Pretty much the only reason to use volatile is performance because synchronized may cause lock contention and other troubles. Read Java Concurrency in Practice to figure all that out.

Q & A

1) You wrote "now flush whatever you've been doing there to the shared memory" about synchronized blocks. But we will see only the variables that we access in the synchronize block or all the changes that the thread call synchronize made (even on the variables not accessed in the synchronized block)?

Short answer: it will "flush" all variables that were updated during the synchronized block or before entering the synchronized block. And again, because flushing is an implementation detail, you don't even know whether it will actually flush something or do something entirely different (or doesn't do anything at all because the implementation and the specific situation already somehow guarantee that it will work).

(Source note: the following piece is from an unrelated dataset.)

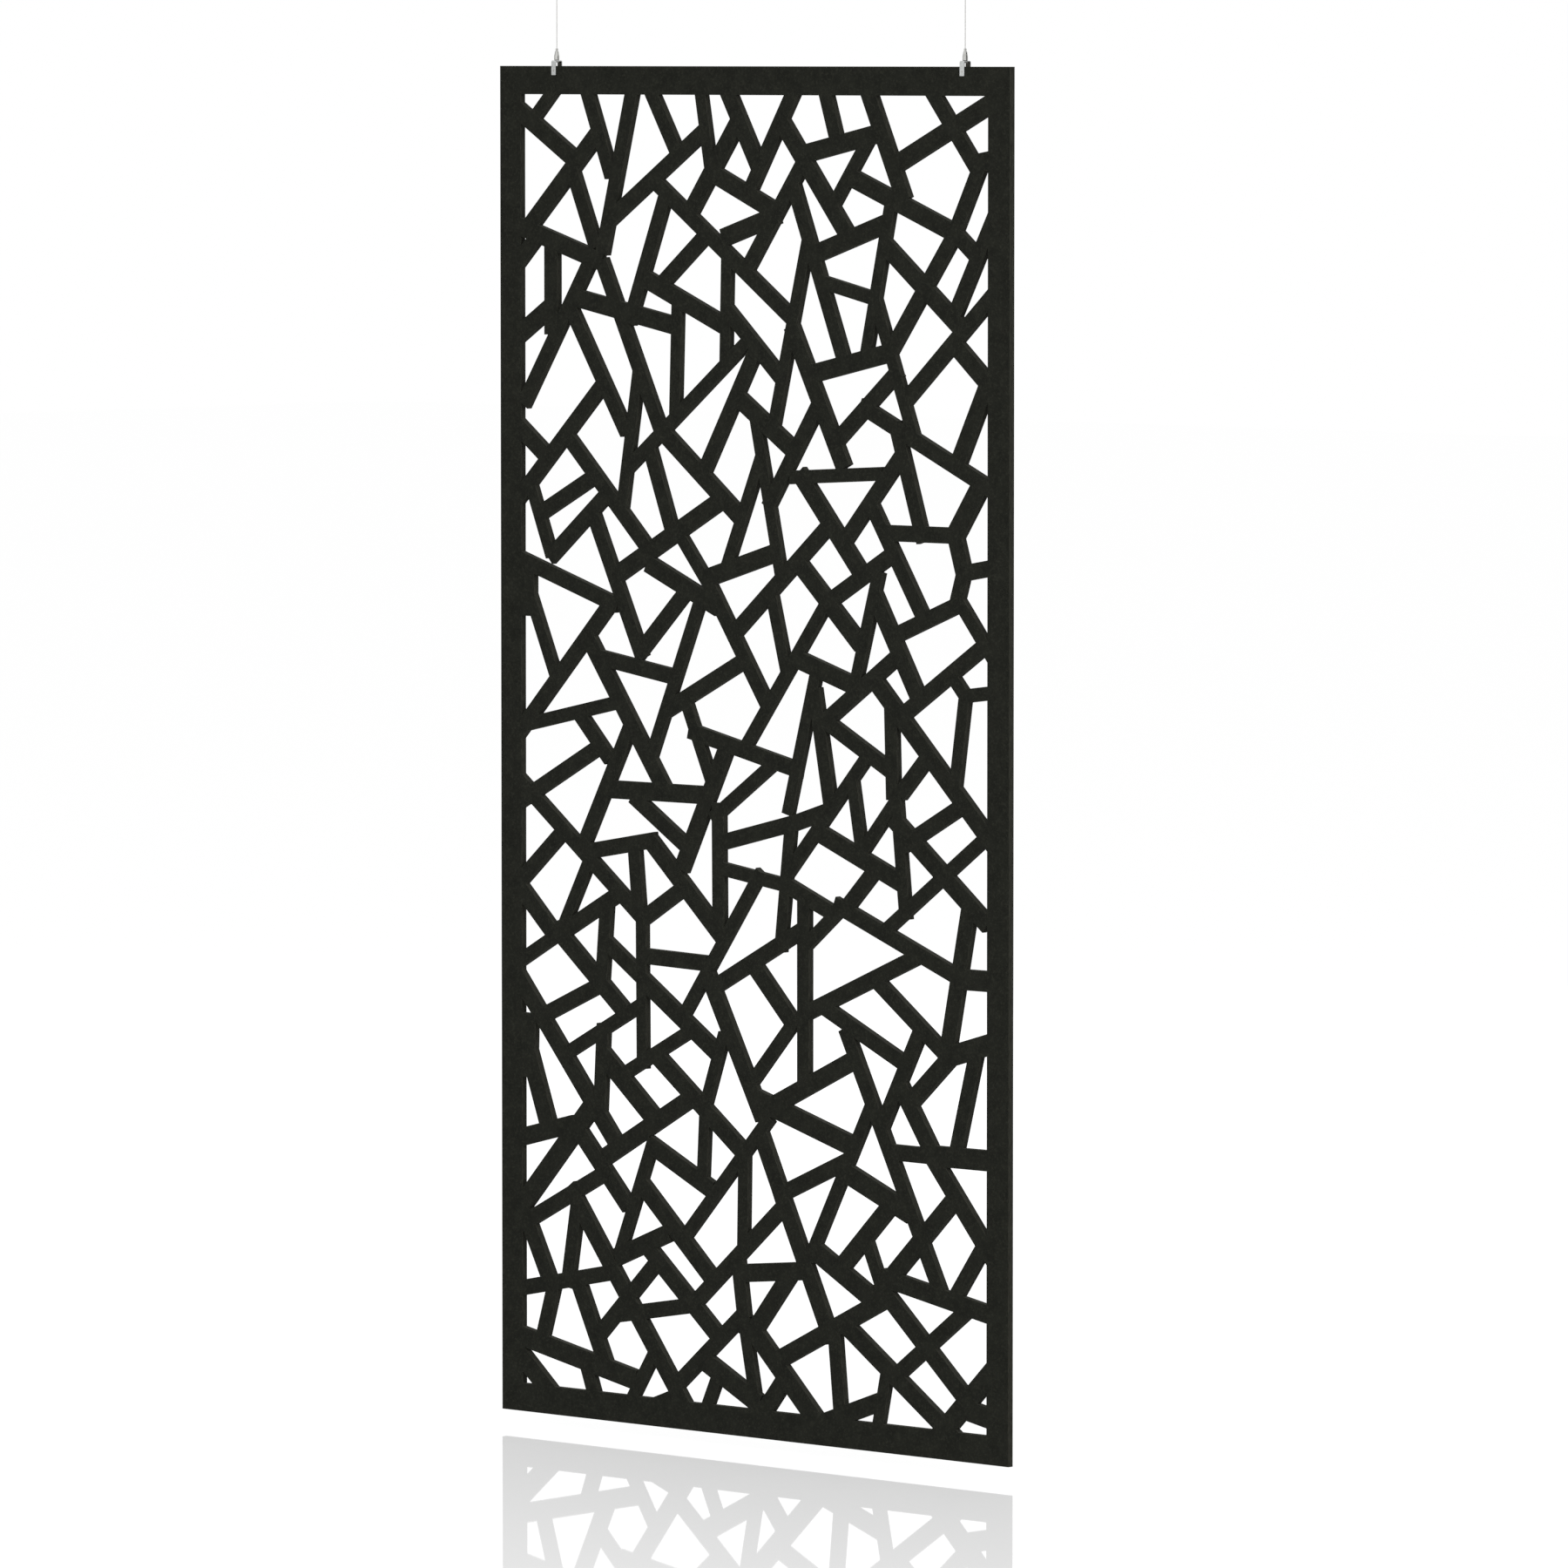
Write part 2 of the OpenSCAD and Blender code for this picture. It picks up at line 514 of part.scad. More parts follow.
// The two sets of hanging hardware
module at_left() translate([-half_span, 0, 0]) children();
module at_right() translate([half_span, 0, 0]) children();
module left_clip() at_left() clip();
module left_front_plate() at_left() front_plate();
module left_rear_plate() at_left() rear_plate();
module left_clamp_screw() at_left() clamp_screw();
module left_gripper_body() at_left() gripper_body();
module left_washer() at_left() washer();
module left_hollow_bolt() at_left() hollow_bolt();
module left_plunger() at_left() plunger();
module left_lock_balls() at_left() lock_balls();
module left_spring() at_left() spring();
module left_cable() at_left() cable();
module left_end_ball() at_left() end_ball();
module left_ceiling_cap() at_left() ceiling_cap();
module left_ceiling_base() at_left() ceiling_base();
module right_clip() at_right() clip();
module right_front_plate() at_right() front_plate();
module right_rear_plate() at_right() rear_plate();
module right_clamp_screw() at_right() clamp_screw();
module right_gripper_body() at_right() gripper_body();
module right_washer() at_right() washer();
module right_hollow_bolt() at_right() hollow_bolt();
module right_plunger() at_right() plunger();
module right_lock_balls() at_right() lock_balls();
module right_spring() at_right() spring();
module right_cable() at_right() cable();
module right_end_ball() at_right() end_ball();
module right_ceiling_cap() at_right() ceiling_cap();
module right_ceiling_base() at_right() ceiling_base();

felt_panel();
left_clip();
left_front_plate();
left_rear_plate();
left_clamp_screw();
left_gripper_body();
left_washer();
left_hollow_bolt();
left_plunger();
left_lock_balls();
left_spring();
left_cable();
left_end_ball();
left_ceiling_cap();
left_ceiling_base();
right_clip();
right_front_plate();
right_rear_plate();
right_clamp_screw();
right_gripper_body();
right_washer();
right_hollow_bolt();
right_plunger();
right_lock_balls();
right_spring();
right_cable();
right_end_ball();
right_ceiling_cap();
right_ceiling_base();
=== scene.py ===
"""Hanging room divider panel: a lattice of charcoal felt on two thin wire ropes, with nickel fittings."""

import json
import math

import bpy
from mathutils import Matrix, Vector

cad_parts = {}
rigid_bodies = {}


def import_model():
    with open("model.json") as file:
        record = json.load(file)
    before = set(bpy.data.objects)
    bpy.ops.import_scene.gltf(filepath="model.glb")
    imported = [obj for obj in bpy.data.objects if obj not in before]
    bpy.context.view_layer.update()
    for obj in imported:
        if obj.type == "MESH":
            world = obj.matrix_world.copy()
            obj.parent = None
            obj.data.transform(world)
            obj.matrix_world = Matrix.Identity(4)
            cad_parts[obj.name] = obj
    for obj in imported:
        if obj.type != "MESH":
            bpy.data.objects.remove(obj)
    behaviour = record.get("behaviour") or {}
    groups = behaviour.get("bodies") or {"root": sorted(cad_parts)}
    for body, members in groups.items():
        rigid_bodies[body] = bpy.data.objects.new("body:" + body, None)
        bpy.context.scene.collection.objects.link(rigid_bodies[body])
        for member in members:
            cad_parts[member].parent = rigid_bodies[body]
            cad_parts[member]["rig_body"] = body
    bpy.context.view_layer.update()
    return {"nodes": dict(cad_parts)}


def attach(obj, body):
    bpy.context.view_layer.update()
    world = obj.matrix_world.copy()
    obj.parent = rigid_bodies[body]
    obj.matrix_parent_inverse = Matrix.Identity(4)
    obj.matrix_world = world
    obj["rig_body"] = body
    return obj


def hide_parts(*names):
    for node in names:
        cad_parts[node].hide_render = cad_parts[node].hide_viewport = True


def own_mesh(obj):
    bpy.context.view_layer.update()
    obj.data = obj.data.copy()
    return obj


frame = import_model()
bpy.ops.object.select_all(action="DESELECT")

MM = 0.001

# The hanging hardware, in the frame of the part: the ceiling is at z = 0
CABLE_X = {"left": -480 * MM, "right": 480 * MM}
CABLE_TOP = -19.04 * MM
CABLE_FOOT = -142.8 * MM
CABLE_D = 1.5 * MM
BOLT_TOP = -137 * MM
SPRING_LENGTH = 3.6 * MM
SLIDE_PLAY = 0.05 * MM
# The felt sheet, and how far above the floor it hangs
FELT_FOOT = -2550 * MM
FELT_FACE = 6 * MM
FLOOR_GAP = 25 * MM


# ---------------------------------------------------------------- camera

# From the front and the right, level with the top of the sheet, matched to its corners and edges
VIEW_AZIMUTH = math.radians(42.174)
VIEW_DOWN = math.radians(3.890)
CAMERA_AT = (12.744, -13.999, -0.1136)
LENS_MM = 249.4
SENSOR_MM = 36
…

Variables that wasn't accessed inside the synchronized block obviously won't change during the execution of the block. However, if you change some of those variables before entering the synchronized block, for example, then you have a happens-before relationship between those changes and whatever happens in the synchronized block (the first bullet in 17.4.5). If some other thread enters another synchronized block using the same lock object then it synchronizes-with the first thread exiting the synchronized block, which means that you have another happens-before relationship here. So in this case the second thread will see the variables that the first thread updated prior to entering the synchronized block.

If the second thread tries to read those variables without synchronizing on the same lock, then it is not guaranteed to see the updates. But then again, it isn't guaranteed to see the updates made inside the synchronized block as well. But this is because of the lack of the memory-read barrier in the second thread, not because the first one didn't "flush" its variables (memory-write barrier).

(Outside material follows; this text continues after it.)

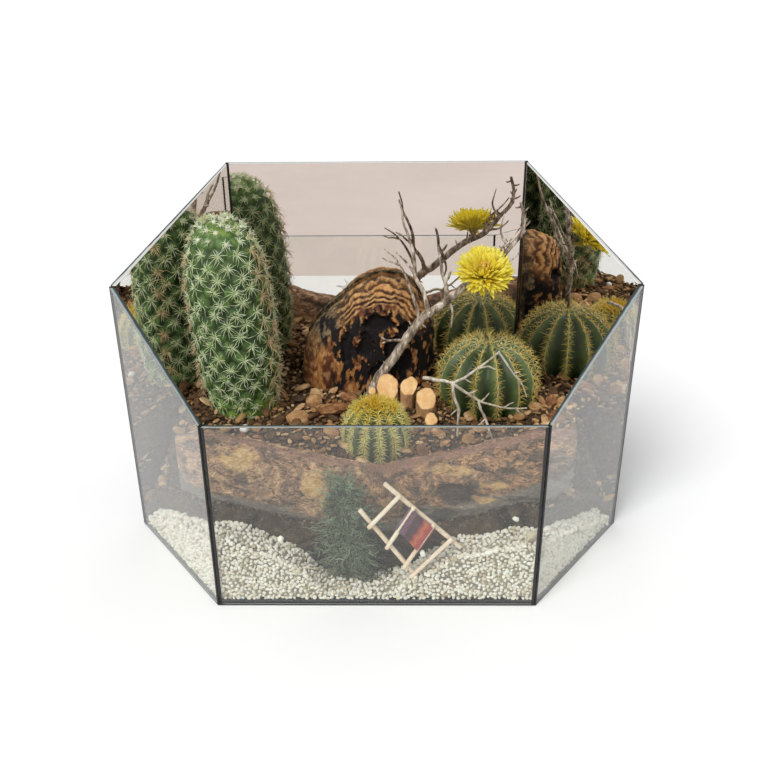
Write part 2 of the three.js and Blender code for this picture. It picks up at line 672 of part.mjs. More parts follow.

2) In this chapter you post (of JLS) it is written that: "A write to a volatile field (§8.3.1.4) happens-before every subsequent read of that field." Doesn't this mean that when the variable is volatile you will see only changes of it (because it is written write happens-before read, not happens-before every operation between them!). I mean doesn't this mean that in the example, given in the description of the problem, we can see bExit = true, but x = 0 in the second thread if only bExit is volatile? I ask, because I find this question here: http://java67.blogspot.bg/2012/09/top-10-tricky-java-interview-questions-answers.html and it is written that if bExit is volatile the program is OK. So the registers will flush only bExits value only or bExits and x values?

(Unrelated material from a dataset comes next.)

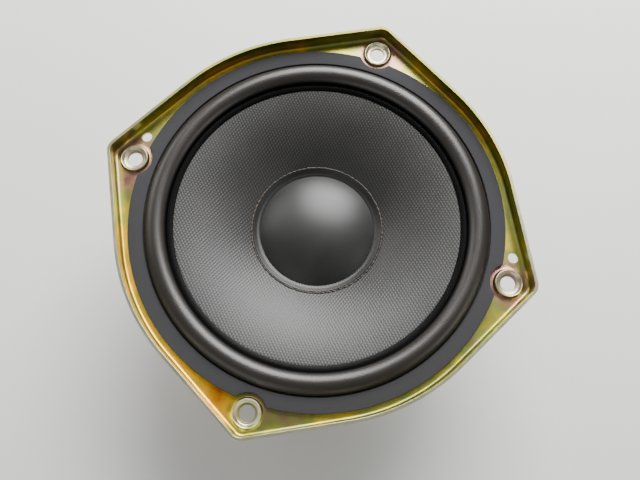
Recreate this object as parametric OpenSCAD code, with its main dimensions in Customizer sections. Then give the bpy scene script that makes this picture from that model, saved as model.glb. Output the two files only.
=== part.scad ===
// Cone loudspeaker driver for a car door, 13 cm class, on a stamped steel basket with four ears.
// Millimetres. +Z points to the listener. The origin is on the axis, in the rear face of the magnet
// assembly, on which the driver also stands.

/* [Flange] */
// Radius of the flange's round edge between the ears
flange_r = 65.6; // [56:0.1:78]
// How far each ear's tip stands out past the round edge
ear_reach = 8; // [7:0.1:12]
// Rounding radius of an ear's tip
ear_round = 4.5; // [3:0.1:5.4]
// Thickness of the basket's steel sheet
sheet_t = 1; // [0.8:0.05:1.3]
// Height of the upturned lip above the flange's front face
lip_h = 5.5; // [2:0.1:8]
// Distance of the screw holes' circle inside the round edge
bolt_inset = 0.1; // [0:0.05:1]
// Diameter of a screw hole
screw_hole_d = 5; // [4:0.1:5.6]
// Diameter of the two locating holes
locating_hole_d = 3.4; // [2.5:0.1:4]
// Angle between a locating hole and its ear, as seen from the axis
locating_angle = 7.8; // [7.5:0.1:9]
// Outside diameter of the raised ring round a screw hole
ring_d = 10; // [9:0.1:11]
// Width of that ring
ring_w = 1.3; // [1:0.05:1.5]
// Height of that ring above the flange
ring_h = 1.2; // [0.9:0.05:1.6]
// Width of the flange from its round edge to the collar's inner wall
flange_w = 8.4; // [8:0.1:10]

/* [Basket] */
// Height of the straight collar under the flange's front face
collar_h = 7; // [5:0.1:9]
// Depth of the cup between the spider's seat and the basket's floor
cup_h = 7; // [6:0.1:10]
// Slope of the cup's wall, as the radius it loses
cup_taper = 3; // [2:0.1:4]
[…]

By the same reasoning as in Q1, if you do bExit = true after x = 1, then there is an in-thread happens-before relationship because of the program order. Now since volatile writes happen-before volatile reads, it is guaranteed that the second thread will see whatever the first thread updated prior to writing true to bExit. Note that this behavior is only since Java 1.5 or so, so older or buggy implementations may or may not support this. I have seen bits in the standard Oracle implementation that use this feature (java.concurrent collections), so you can at least assume that it works there.

3) Why monitor matters when using synchronized blocks about memory visibility? I mean when try to exit synchronized block aren't all variables (which we accessed in this block or all variables in the thread - this is related to the first question) flushed from registers to main memory or broadcasted to all CPU caches? Why object of synchronization matters? I just cannot imagine what are relations and how they are made (between object of synchronization and memory). I know that we should use the same monitor to see this changes, but I don't understand how memory that should be visible is mapped to objects. Sorry, for the long questions, but these are really interesting questions for me and it is related to the question (I would post questions exactly for this primer).

Ha, this one is really interesting. I don't know. Probably it flushes anyway, but Java specification is written with high abstraction in mind, so maybe it allows for some really weird hardware where partial flushes or other kinds of memory barriers are possible. Suppose you have a two-CPU machine with 2 cores on each CPU. Each CPU has some local cache for every core and also a common cache. A really smart VM may want to schedule two threads on one CPU and two threads on another one. Each pair of the threads uses its own monitor, and VM detects that variables modified by these two threads are not used in any other threads, so it only flushes them as far as the CPU-local cache.

See also this question about the same issue.

4) I thought that everything before writing a volatile will be up to date when we read it (moreover when we use volatile a read that in Java it is memory barrier), but the documentation don't say this.

It does:

17.4.5. If x and y are actions of the same thread and x comes before y in program order, then hb(x, y).

If hb(x, y) and hb(y, z), then hb(x, z).

A write to a volatile field (§8.3.1.4) happens-before every subsequent read of that field.

If x = 1 comes before bExit = true in program order, then we have happens-before between them. If some other thread reads bExit after that, then we have happens-before between write and read. And because of the transitivity, we also have happens-before between x = 1 and read of bExit by the second thread.

5) Also, if we have volatile Person p does we have some dependency when we use p.age = 20 and print(p.age) or have we memory barrier in this case(assume age is not volatile) ? - I think - No

You are correct. Since age is not volatile, then there is no memory barrier, and that's one of the trickiest things. Here is a fragment from CopyOnWriteArrayList, for example:

        Object[] elements = getArray();
        E oldValue = get(elements, index);
        if (oldValue != element) {
            int len = elements.length;
            Object[] newElements = Arrays.copyOf(elements, len);
            newElements[index] = element;
            setArray(newElements);
        } else {
            // Not quite a no-op; ensures volatile write semantics
            setArray(elements);

Here, getArray and setArray are trivial setter and getter for the array field. But since the code changes elements of the array, it is necessary to write the reference to the array back to where it came from in order for the changes to the elements of the array to become visible. Note that it is done even if the element being replaced is the same element that was there in the first place! It is precisely because some fields of that element may have changed by the calling thread, and it's necessary to propagate these changes to future readers.

6) And is there any happens before 2 subsequent reads of volatile field? I mean does the second read will see all changes from thread which reads this field before it(of course we will have changes only if volatile influence visibility of all changes before it - which I am a little confused whether it is true or not)?

No, there is no relationship between volatile reads. Of course, if one thread performs a volatile write and then two other thread perform volatile reads, they are guaranteed to see everything at least up to date as it was before the volatile write, but there is no guarantee of whether one thread will see more up-to-date values than the other. Moreover, there is not even strict definition of one volatile read happening before another! It is wrong to think of everything happening on a single global timeline. It is more like parallel universes with independent timelines that sometimes sync their clocks by performing synchronization and exchanging data with memory barriers.